## DATA FOR PROCESSING
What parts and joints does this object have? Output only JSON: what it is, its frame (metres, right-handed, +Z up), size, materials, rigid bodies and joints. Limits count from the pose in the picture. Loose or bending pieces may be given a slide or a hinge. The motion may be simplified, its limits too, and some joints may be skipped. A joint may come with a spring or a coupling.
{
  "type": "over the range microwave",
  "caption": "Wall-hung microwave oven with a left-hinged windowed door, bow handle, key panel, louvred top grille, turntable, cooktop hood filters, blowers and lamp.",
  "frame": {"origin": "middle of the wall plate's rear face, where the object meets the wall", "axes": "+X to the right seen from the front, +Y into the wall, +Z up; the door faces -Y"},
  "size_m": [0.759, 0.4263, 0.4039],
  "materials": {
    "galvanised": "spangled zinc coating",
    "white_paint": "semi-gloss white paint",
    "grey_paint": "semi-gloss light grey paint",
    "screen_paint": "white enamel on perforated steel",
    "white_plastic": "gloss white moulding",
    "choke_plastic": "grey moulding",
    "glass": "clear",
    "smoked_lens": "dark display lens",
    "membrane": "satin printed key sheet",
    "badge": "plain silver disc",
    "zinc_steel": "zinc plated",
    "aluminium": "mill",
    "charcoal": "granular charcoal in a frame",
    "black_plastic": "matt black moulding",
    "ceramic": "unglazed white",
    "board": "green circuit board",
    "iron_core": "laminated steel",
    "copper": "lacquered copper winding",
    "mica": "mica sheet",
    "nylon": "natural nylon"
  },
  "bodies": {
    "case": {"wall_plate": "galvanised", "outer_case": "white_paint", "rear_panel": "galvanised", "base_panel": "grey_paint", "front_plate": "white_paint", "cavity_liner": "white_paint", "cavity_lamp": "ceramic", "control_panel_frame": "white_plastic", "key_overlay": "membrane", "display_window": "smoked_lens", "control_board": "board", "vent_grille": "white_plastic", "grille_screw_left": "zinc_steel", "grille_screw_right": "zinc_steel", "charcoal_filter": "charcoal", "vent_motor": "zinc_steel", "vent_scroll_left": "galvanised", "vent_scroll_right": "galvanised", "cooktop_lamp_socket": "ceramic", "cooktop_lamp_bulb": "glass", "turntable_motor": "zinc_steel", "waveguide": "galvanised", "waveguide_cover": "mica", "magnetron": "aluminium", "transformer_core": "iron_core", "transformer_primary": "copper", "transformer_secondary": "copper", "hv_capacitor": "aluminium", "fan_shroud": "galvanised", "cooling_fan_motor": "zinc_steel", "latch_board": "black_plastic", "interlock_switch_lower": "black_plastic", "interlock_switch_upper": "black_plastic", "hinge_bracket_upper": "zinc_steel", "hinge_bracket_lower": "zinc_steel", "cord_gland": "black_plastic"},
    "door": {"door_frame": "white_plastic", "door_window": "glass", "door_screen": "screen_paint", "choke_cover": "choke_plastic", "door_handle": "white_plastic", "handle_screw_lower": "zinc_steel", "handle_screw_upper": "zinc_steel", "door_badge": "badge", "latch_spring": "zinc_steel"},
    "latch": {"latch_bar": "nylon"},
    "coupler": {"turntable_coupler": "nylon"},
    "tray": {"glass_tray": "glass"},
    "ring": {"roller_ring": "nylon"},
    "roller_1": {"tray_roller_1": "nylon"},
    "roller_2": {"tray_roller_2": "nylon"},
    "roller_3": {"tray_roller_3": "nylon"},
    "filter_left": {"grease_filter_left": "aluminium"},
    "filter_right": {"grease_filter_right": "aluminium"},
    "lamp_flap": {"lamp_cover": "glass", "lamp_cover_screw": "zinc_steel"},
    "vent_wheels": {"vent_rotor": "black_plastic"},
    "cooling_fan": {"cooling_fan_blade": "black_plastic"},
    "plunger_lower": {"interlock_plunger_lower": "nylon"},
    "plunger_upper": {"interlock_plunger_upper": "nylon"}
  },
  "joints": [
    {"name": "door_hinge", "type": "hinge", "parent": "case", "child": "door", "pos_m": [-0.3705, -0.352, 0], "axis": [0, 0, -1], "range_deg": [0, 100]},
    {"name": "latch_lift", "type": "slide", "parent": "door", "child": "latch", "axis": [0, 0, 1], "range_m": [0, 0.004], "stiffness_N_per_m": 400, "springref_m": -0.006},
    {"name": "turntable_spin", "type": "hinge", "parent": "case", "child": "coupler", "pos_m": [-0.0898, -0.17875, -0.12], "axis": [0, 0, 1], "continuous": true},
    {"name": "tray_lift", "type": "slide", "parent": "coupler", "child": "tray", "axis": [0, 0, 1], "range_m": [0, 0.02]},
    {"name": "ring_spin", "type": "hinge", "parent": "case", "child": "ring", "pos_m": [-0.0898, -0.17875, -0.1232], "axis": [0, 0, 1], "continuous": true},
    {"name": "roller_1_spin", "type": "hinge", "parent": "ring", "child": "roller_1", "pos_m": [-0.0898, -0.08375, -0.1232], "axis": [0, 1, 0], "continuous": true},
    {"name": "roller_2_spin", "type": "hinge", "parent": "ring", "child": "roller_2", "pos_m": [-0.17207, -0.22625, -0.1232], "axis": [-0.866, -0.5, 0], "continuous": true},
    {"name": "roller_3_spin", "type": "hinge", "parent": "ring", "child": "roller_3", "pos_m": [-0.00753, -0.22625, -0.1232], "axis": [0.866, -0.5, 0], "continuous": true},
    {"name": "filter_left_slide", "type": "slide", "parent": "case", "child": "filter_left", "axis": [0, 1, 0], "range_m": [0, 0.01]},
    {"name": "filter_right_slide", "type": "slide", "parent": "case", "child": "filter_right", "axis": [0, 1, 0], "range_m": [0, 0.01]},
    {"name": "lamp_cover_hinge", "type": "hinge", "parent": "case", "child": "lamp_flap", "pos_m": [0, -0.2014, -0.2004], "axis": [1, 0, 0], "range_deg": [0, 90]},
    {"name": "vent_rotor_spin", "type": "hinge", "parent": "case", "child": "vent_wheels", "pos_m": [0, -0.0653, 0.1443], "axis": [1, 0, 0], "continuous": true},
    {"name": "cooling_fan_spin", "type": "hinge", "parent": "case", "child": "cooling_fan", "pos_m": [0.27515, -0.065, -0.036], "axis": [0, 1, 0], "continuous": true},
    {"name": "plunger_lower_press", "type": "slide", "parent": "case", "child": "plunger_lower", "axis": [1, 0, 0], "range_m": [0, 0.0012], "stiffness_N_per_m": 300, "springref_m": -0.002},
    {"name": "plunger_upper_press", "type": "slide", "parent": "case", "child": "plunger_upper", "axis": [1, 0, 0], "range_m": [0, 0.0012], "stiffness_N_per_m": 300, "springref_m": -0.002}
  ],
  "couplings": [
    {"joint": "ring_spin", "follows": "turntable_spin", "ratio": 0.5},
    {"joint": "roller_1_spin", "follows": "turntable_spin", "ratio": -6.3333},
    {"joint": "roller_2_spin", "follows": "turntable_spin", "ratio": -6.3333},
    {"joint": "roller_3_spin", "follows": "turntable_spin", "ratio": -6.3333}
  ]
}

--

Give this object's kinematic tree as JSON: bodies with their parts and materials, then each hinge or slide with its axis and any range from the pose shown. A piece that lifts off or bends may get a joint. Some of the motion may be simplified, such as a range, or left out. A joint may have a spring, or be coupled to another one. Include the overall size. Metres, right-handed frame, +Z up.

## PROBLEM TO SOLVE
Using the listing above, show every line that includes the string "slide".

## SOLUTION FOR THIS PROBLEM
What parts and joints does this object have? Output only JSON: what it is, its frame (metres, right-handed, +Z up), size, materials, rigid bodies and joints. Limits count from the pose in the picture. Loose or bending pieces may be given a slide or a hinge. The motion may be simplified, its limits too, and some joints may be skipped. A joint may come with a spring or a coupling.
    {"name": "latch_lift", "type": "slide", "parent": "door", "child": "latch", "axis": [0, 0, 1], "range_m": [0, 0.004], "stiffness_N_per_m": 400, "springref_m": -0.006},
    {"name": "tray_lift", "type": "slide", "parent": "coupler", "child": "tray", "axis": [0, 0, 1], "range_m": [0, 0.02]},
    {"name": "filter_left_slide", "type": "slide", "parent": "case", "child": "filter_left", "axis": [0, 1, 0], "range_m": [0, 0.01]},
    {"name": "filter_right_slide", "type": "slide", "parent": "case", "child": "filter_right", "axis": [0, 1, 0], "range_m": [0, 0.01]},
    {"name": "plunger_lower_press", "type": "slide", "parent": "case", "child": "plunger_lower", "axis": [1, 0, 0], "range_m": [0, 0.0012], "stiffness_N_per_m": 300, "springref_m": -0.002},
    {"name": "plunger_upper_press", "type": "slide", "parent": "case", "child": "plunger_upper", "axis": [1, 0, 0], "range_m": [0, 0.0012], "stiffness_N_per_m": 300, "springref_m": -0.002}
Give this object's kinematic tree as JSON: bodies with their parts and materials, then each hinge or slide with its axis and any range from the pose shown. A piece that lifts off or bends may get a joint. Some of the motion may be simplified, such as a range, or left out. A joint may have a spring, or be coupled to another one. Include the overall size. Metres, right-handed frame, +Z up.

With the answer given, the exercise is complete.